Holding a clump of dirt in your hand, it's hard to imagine how the crumbly substance could be transformed into a safe and durable building material.
Garret McGowan, the Boston contractor who provided support for MudWorks, had his doubts. "I didn't think the dirt would get hard," he told me, but he became a convert. "If I didn't have a house that was fairly new, I'd give this a shot. It's a product you can get right around the corner."
He shouldn't have been surprised. People have been building with mud since ancient times, and many structures still stand. Mission Dolores, San Francisco's oldest building, was completed in 1791 and has survived fires and earthquakes, including the biggie in 1906. The American Indian houses at Chaco Canyon and Mesa Verde are even older. Half the world's population still lives in earth structures, according to Eartharchitecture.org.
Unfortunately, many are crudely built, especially in Third World villages where mud is seen as a symbol of poverty. Even in America's Southwest, famed for its adobe houses, the skill has been lost among American Indians, says Mark Goldman, an instructor of green technology from Taos, N.M., who volunteered at MudWorks. "It's ironic that a Jewish builder like me is the one that is trying to keep this tradition alive," he says.
Because unemployment is high in American Indian areas, and people need jobs, Goldman believes earth construction can be a real alternative. In 2007, Las Vegas architects Lucchesi Galati designed a major museum using rammed earth construction, the Desert Living Center.

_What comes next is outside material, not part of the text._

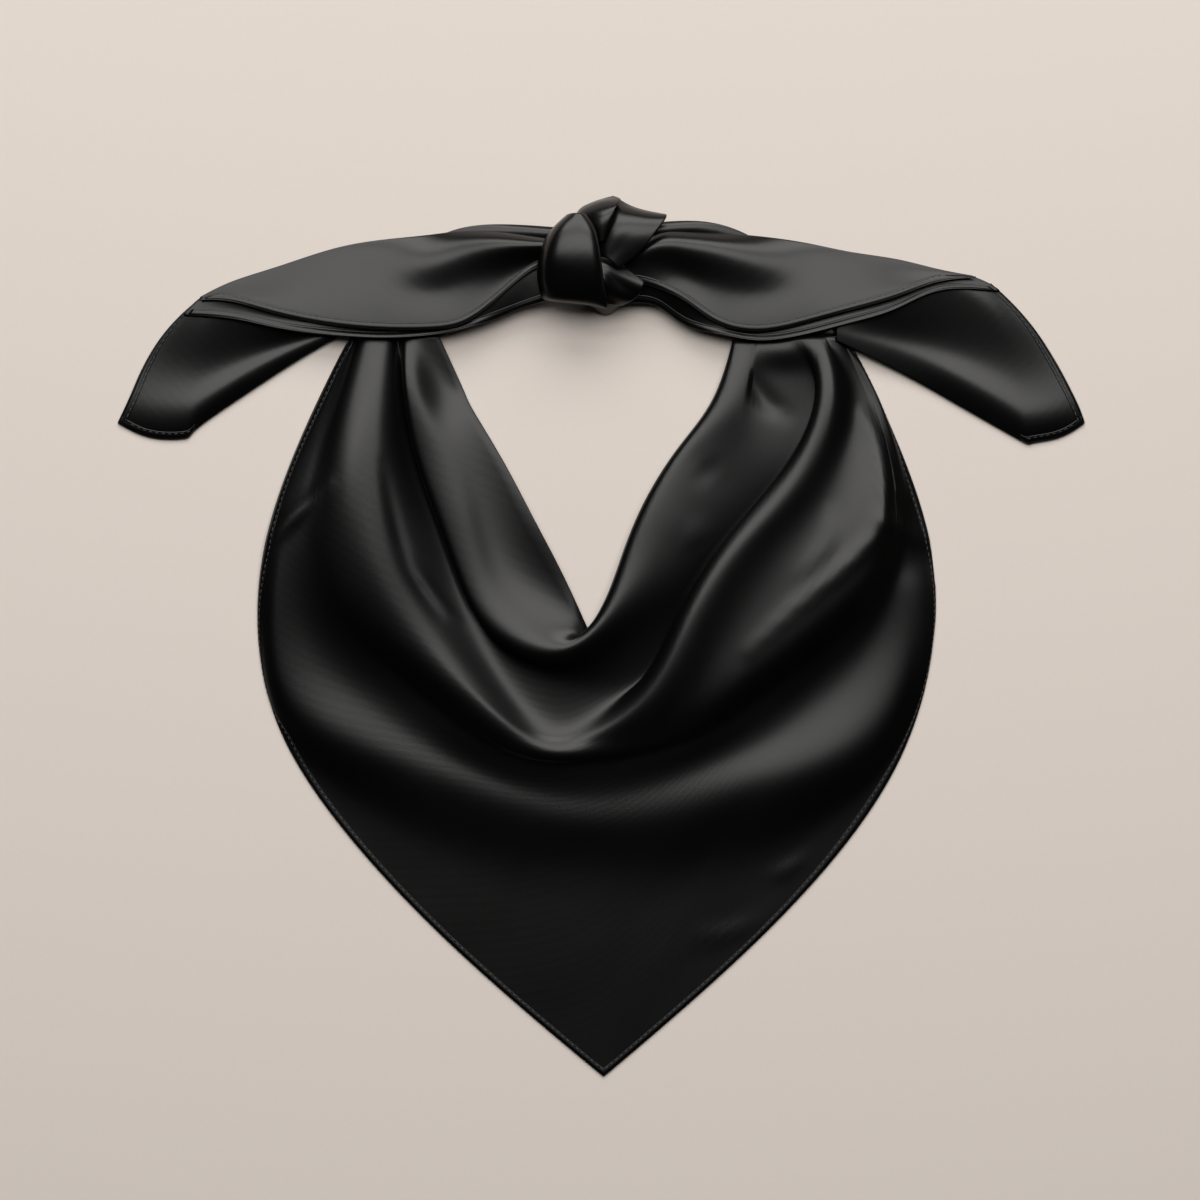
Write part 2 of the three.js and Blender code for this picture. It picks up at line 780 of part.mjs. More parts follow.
// The sheets of cloth, each with its folds and the number of steps along and across them.
const sheets = [
  { name: 'front_drape', folds: drapeFolds, columns: 40, rows: 35 },
  { name: 'neck_band_left', folds: leftBandFolds, columns: 10, rows: 10 },
  { name: 'neck_band_right', folds: rightBandFolds, columns: 10, rows: 10 },
  { name: 'tail_left', folds: leftTailFolds, columns: 18, rows: 10 },
  { name: 'tail_left_under', folds: leftUnderFolds, columns: 18, rows: 3 },
  { name: 'tail_left_end', folds: leftEndFolds, columns: 12, rows: 8 },
  { name: 'tail_right', folds: rightTailFolds, columns: 18, rows: 10 },
  { name: 'tail_right_under', folds: rightUnderFolds, columns: 18, rows: 3 },
  { name: 'tail_right_end', folds: rightEndFolds, columns: 12, rows: 8 },
  { name: 'knot_wrap', folds: wrapFolds, columns: 12, rows: 10 },
  { name: 'knot_loop', folds: loopFolds, columns: 8, rows: 8 },
  { name: 'knot_flap', folds: flapFolds, columns: 8, rows: 8 },
  { name: 'knot_folds', folds: crossFolds, columns: 6, rows: 8 },
  { name: 'knot_nub', folds: nubFolds, columns: 6, rows: 6 },
];

const neckerchief = new THREE.Group();
neckerchief.name = 'neckerchief';
for (const sheet of sheets) neckerchief.add(clothSheet(sheet));
neckerchief.add(packedCore('knot_core'));

export default neckerchief;
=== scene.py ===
"""Black satin neckerchief: a hemmed square folded corner to corner, tied and laid flat."""
import math

import bmesh
import bpy
import numpy as np
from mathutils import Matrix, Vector


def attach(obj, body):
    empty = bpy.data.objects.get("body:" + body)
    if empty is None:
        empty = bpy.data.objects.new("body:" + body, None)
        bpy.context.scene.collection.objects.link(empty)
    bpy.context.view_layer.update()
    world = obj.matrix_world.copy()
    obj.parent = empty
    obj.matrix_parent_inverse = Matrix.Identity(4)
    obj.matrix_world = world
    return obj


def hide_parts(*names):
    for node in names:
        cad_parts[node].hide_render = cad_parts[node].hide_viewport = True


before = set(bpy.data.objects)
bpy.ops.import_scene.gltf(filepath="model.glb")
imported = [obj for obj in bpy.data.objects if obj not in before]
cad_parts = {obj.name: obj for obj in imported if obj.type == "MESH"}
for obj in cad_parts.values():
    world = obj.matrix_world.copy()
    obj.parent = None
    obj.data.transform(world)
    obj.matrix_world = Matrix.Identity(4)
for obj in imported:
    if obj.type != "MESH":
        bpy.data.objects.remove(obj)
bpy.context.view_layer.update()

MM = 0.001

# Sizes of the whole neckerchief as it lies, the same as the solid's.
OVERALL_WIDTH = 410 * MM
OVERALL_HEIGHT = 373 * MM
PILE_HEIGHT = 29 * MM

# Where a layer of cloth lies inside the thickness of its solid.
CLOTH_UNDERSIDE = 0.25 * MM
CLOTH_TOP = 1.0 * MM

# Hem and sewing sizes.
HEM_WIDTH = 3.0 * MM
HEM_RISE = 0.12 * MM
SEWING_INSET = 2.3 * MM
STITCH_PITCH = 2.7 * MM
STITCH_LENGTH = 1.8 * MM
THREAD_RADIUS = 0.15 * MM

# The cloth packed inside the knot: its middle and its reach as shares of the overall width and
# height, and its own height.
CORE_PLACE = (-0.012, 0.432)
CORE_REACH = (0.026, 0.033)
CORE_HEIGHT = 13.7 * MM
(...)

It's one of the few earth buildings to receive a LEED rating from the U.S. Green Building Council. That, too, is ironic, given that the organization is supposed to promote the use of local building materials. Nothing is more local than dirt. Many projects use the material straight from the site.
Given that we've already seen movements to encourage locally grown food, locally produced beer, local merchants, maybe it's time to add dirt to the list.